My husband bought a couple of apricot trees today. They are blooming, and in really big pots - not sure the size, 5 or 10 gallon, anyway, we had to lie them on their sides in the back of the Rover to get them home, and the branches were between the front seats, so I could bend over and smell them when I was stopped at a traffic light. The blossoms smelled very sweet, and are a delicate, pale pink. The peach trees are also blooming, the blossoms are dark pink. But it got very cold again today, and the tree man said we shouldn't plant them until the nights are at 40-50 degrees Farenheit for good, otherwise the blossoms will be burned off and they won't fruit. He says they will fruit otherwise. Everything we bought is self-pollinating, so I don't know if it would help if I used a tiny paintbrush to spread the pollen or not.

I saw in the KMart circular in today's Sunday Washington Post that Martha Stewart has ventured into the gardening sphere, and is hyping heirloom vegetables! It had a picture of Martha holding what looks like a Brandywine tomato, sort of large and lumpy-looking.

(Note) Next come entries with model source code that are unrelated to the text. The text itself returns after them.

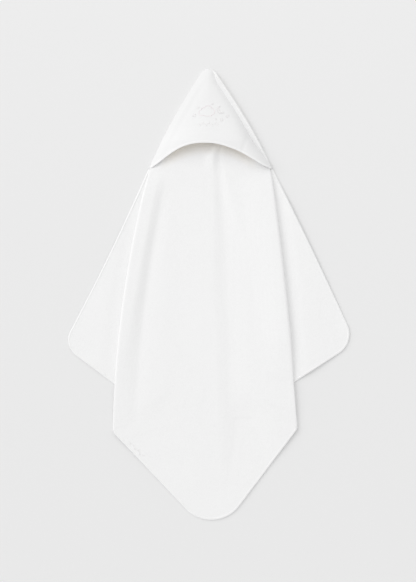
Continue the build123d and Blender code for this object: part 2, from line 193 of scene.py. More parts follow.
def pleatZ(y):                                         # middle layer of a pleat
    return cloth["floor"] + cloth["layer"] * mix(0.3, 1, ease(300, 262, y)) * mix(0.1, 1, ease(-330, -256, y))


def softMax(a, b, k=1.4):                              # the higher of two surfaces, without a crease
    return (a + b + math.sqrt((a - b) ** 2 + k * k)) / 2


def frontZ(x, y):
    stand = cloth["slack"] * ease(-520, -190, y) * mix(0.15, 1, ease(400, 235, y))
    across = x - valueAt(trough["middle"], y)
    drop = ease(-valueAt(trough["left"], y), 3, across) * ease(valueAt(trough["right"], y), 3, across)
    lift = max(0.0, stand - valueAt(trough["depth"], y) * drop)
    swellMiddle = 9 + 0.4 * max(0, y - 335)
    lift += cloth["mouthRise"] * bell(x, swellMiddle, 13) * ease(290, 340, y) * ease(460, 380, y)
    for name, side in sides.items():
        sign, foot, low = side["sign"], Vector(side["fold"][2]), side["innerLow"]
        inside = sign * (foldX(name, min(max(y, foot.y), foldTop)) - x)
        lowerEdge = mix(foot.y, low.y, min(1, max(0, (x - foot.x) / (low.x - foot.x))))
        over = ease(10, innerFold + 16, sign * x) * ease(-55, 24, y - lowerEdge) * ease(322, 298, y)
        over *= pleatZ(y) + cloth["layer"] - cloth["floor"]
        lift = softMax(lift, over) if over > 0.01 else lift
        top = pleatZ(y) - cloth["floor"] + valueAt(ridge[name], y)
        if name == "left":
            band = ease(valueAt(bandEnd, y), valueAt(bandStart, y), inside)
            lift -= cloth["leftValley"] * bell(inside, 54, 14) * ease(-330, -240, y) * ease(290, 180, y)
        else:
            band = ease(85, 6, inside)
        band *= ease(foot.y - 60, foot.y + 24, y) * ease(306, 292, y)
        lift += max(0.0, top - lift) * band
    border = ease(footY, footY + 60, y) * ease(tipY, tipY - 60, y)
    if y > 296:                                        # pressed down where the hood is sewn on
        sewn = ease(1, 24, min(x - legX("left", y), legX("right", y) - x))
        pressed = mix(1, sewn, ease(296, 312, y))
        lift *= pressed
        border *= pressed
    lift += cloth["waves"] * border * (1 + wave(x, y * 0.5, 70, 1) + 0.5 * wave(x, y, 40, 2))
    return cloth["floor"] + max(0.0, lift)


def wingZ(name, x, y):
    away = sides[name]["sign"] * (x - foldX(name, max(y, -330)))
    rise = 0.5 + 0.5 * wave(x, y, 80, 4) + 0.25 * wave(x, y, 35, 5)
    swell = (2.4 if name == "right" else 0.9) * ease(4, 40, away) * ease(130, 45, away)
    return cloth["floor"] + max(0.0, rise * ease(6, 50, away) + swell)


hood = {"thickness": 2.0, "edge": 3.8, "halfAngleCosine": 0.87,
        "rim": 3.4, "rimWidth": 12, "rimDip": 0.7,     # roll along the right edge, and the dip beside it
        "leftBand": 0.35, "fan": 0.9,                  # a pressed band on the left, a crease on the right
        "rise": [(302, 25), (366, 25), (390, 20), (420, 14.5), (460, 10), (510, 5.5), (540, 1.5)],
        "leftPower": [(302, 3), (366, 2.6), (400, 1.8), (440, 1.5), (540, 1.5)],
        "rightPower": [(302, 9), (371, 8), (419, 7), (467, 4.5), (540, 3)]}
hem = [(-143, 302), (-138, 303.5), (-128, 309), (-116, 318), (-96, 334), (-68, 351), (-44, 359), (-26, 361.5),
       (-8, 362), (12, 361), (32, 357), (64, 346), (86, 335), (100, 327), (116, 317), (128, 310), (142, 304),
       (153, 302)]


def hemY(x):                                           # smoothed through its neighbours
    near = [valueAt(hem, min(153, max(-143, x + d))) for d in (-9, -4.5, 0, 4.5, 9)]
    return sum(near) / 5 if -134 < x < 144 else valueAt(hem, x)


def rimShare(y):                                       # 1 where the rim has its full height, 0 at its ends
    return ease(304, 375, y) * ease(541, 522, y)


def hoodZ(x, y):
    left, right, slope = legX("left", y), legX("right", y), hood["halfAngleCosine"]
    fromLeft, fromRight = max(0.0, x - left) * slope, max(0.0, right - x) * slope
    half = max(2.0, (right - left) / 2 * slope)
    width = min(hood["rimWidth"], 0.4 * half) * rimShare(y)
    fromRim = max(0.0, fromRight - width)
    crown = 1 - (1 - min(1, fromLeft / half)) ** valueAt(hood["leftPower"], y)
    crown *= 1 - (1 - min(1, fromRim / half)) ** valueAt(hood["rightPower"], y)
    z = hood["edge"] + valueAt(hood["rise"], y) * crown
    z += hood["rim"] * rimShare(y) * max(0.0, 1 - fromRight / max(width, 1)) ** 1.6
    z -= hood["rimDip"] * rimShare(y) * bell(fromRight, width + 2, 4)
    creaseAt = 23.5 + 0.76 * (371 - y)
    z -= hood["fan"] * bell(fromRight, creaseAt, 4) * ease(326, 345, y) * ease(392, 375, y)
    band = bell(fromLeft, 12, 5) - 0.8 * bell(fromLeft, 22, 5)
    z += hood["leftBand"] * band * ease(525, 480, y) * ease(302, 340, y)
    return z + 0.4 * wave(x, y, 45, 8) * ease(4, 20, min(fromLeft, fromRight))


# Mesh making

def finished(name, bm):
    mesh = bpy.data.meshes.new(name)
    bm.to_mesh(mesh)
    bm.free()
    piece = bpy.data.objects.new(name, mesh)
    bpy.context.scene.collection.objects.link(piece)
    for face in mesh.polygons:
        face.use_smooth = True
    return piece


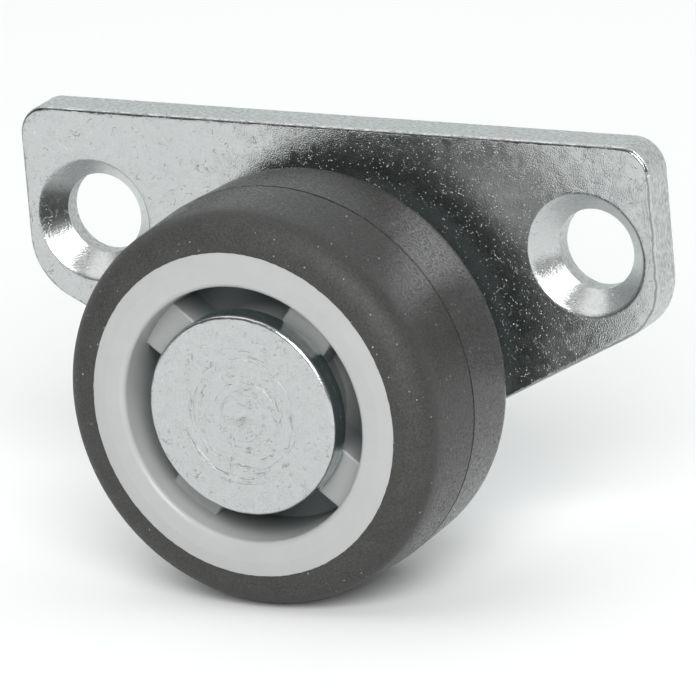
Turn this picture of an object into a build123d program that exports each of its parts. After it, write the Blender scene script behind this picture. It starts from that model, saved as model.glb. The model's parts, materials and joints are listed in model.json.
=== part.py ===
from build123d import *
from math import radians, tan
import os

# Rigid furniture caster: a grey-tyred wheel that turns on a riveted axle,
# carried by a flat steel plate for two countersunk screws.
#
# Frame: the origin is midway between the screw holes on the plate's back face.
# +X runs along the plate, +Z is up, and the wheel stands out towards -Y.
# "Depth" below is the distance in front of the back face, so it runs along -Y.
# Millimetres throughout.

# Mounting plate, blanked from flat steel
hole_pitch = 40.0              # between the two screw holes
end_margin = 5.5               # screw hole to the plate's end
plate_thickness = 3.0
top_margin = 8.3               # hole line up to the top edge
axle_drop = 8.25               # hole line down to the axle
top_corner_radius = 2.3
lower_corner_radius = 4.8
lower_corner_drop = 1.7        # hole line down to the centres of the lower corners
axle_lobe_radius = 8.4         # round of the plate's foot, about the axle
die_roll_radius = 0.3          # rounded front edge left by the blanking die
burr_chamfer = 0.15            # broken back edge

# Screw holes
screw_hole_diameter = 6.0
countersink_depth = 1.6
countersink_angle = 90.0

# Axle rivet
shank_diameter = 7.0
neck_diameter = 5.0            # reduced end that passes through the plate
tail_diameter = 7.6            # end upset into the plate's rear countersink
tail_angle = 90.0
tail_recess = 0.1              # tail below the back face, so the plate sits flat
head_diameter = 14.9
head_thickness = 1.8
head_edge_radius = 0.28
dimple_diameter = 2.8
dimple_depth = 0.14

# Wheel, as a whole
wheel_diameter = 29.7          # over the tyre, at its parting line
tyre_width = 13.5
plate_gap = 2.5                # plate's front face to the tyre

# Wheel core, one nylon moulding
rim_wall = 2.6                 # tyre to the recess, at its mouth
rim_rise = 0.2                 # core faces stand this far beyond the tyre's
rim_edge_width = 1.1           # width over which they fall back to the tyre
recess_depth = 5.4             # both faces
recess_draft = 2.5             # degrees
recess_mouth_radius = 0.45
hub_diameter = 11.2
bore_chamfer = 0.3
rib_count = 4
rib_width = 4.0
rib_setback = 2.2              # rib face below the core's face
rib_first_angle = 52.0         # degrees up from +X, seen from the front
rib_edge_radius = 0.2
key_height = 0.9               # band round the rim that keys the tyre
key_width = 3.0

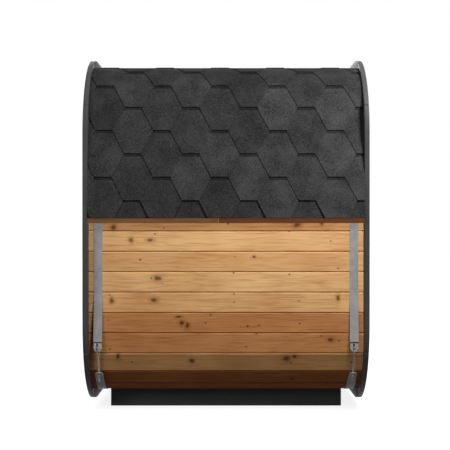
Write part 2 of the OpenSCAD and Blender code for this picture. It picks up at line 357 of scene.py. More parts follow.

To: Crocodile who wrote (876)4/6/2000 4:48:00 PM
From: Ilaine  Read Replies (1) | Respond to of 3495
 
I finally got around to planting flats of herb seeds, and tomatoes, this past week. No excuse for being so late, especially because it's been so warm most of the time. I should probably have started a month ago. But, on the bright side, my cherry trees all have leaves, except for the bare root trees we planted last week, which have leaf-buds that are within days of bursting forth, and some of the cherries have flowers, which smell like fresh cherries. We have all the trees planted but the two pear trees and a Brown Turkey fig that looked so vigorous I couldn't pass it up, even though we planted two fig whips last fall. Maybe it's a good thing I got it, the fig whips still don't have leaves, and I am starting to wonder if they will. They made leaf-buds and then stopped. The pawpaws have teeny-tiny leaves the size of mouse ears.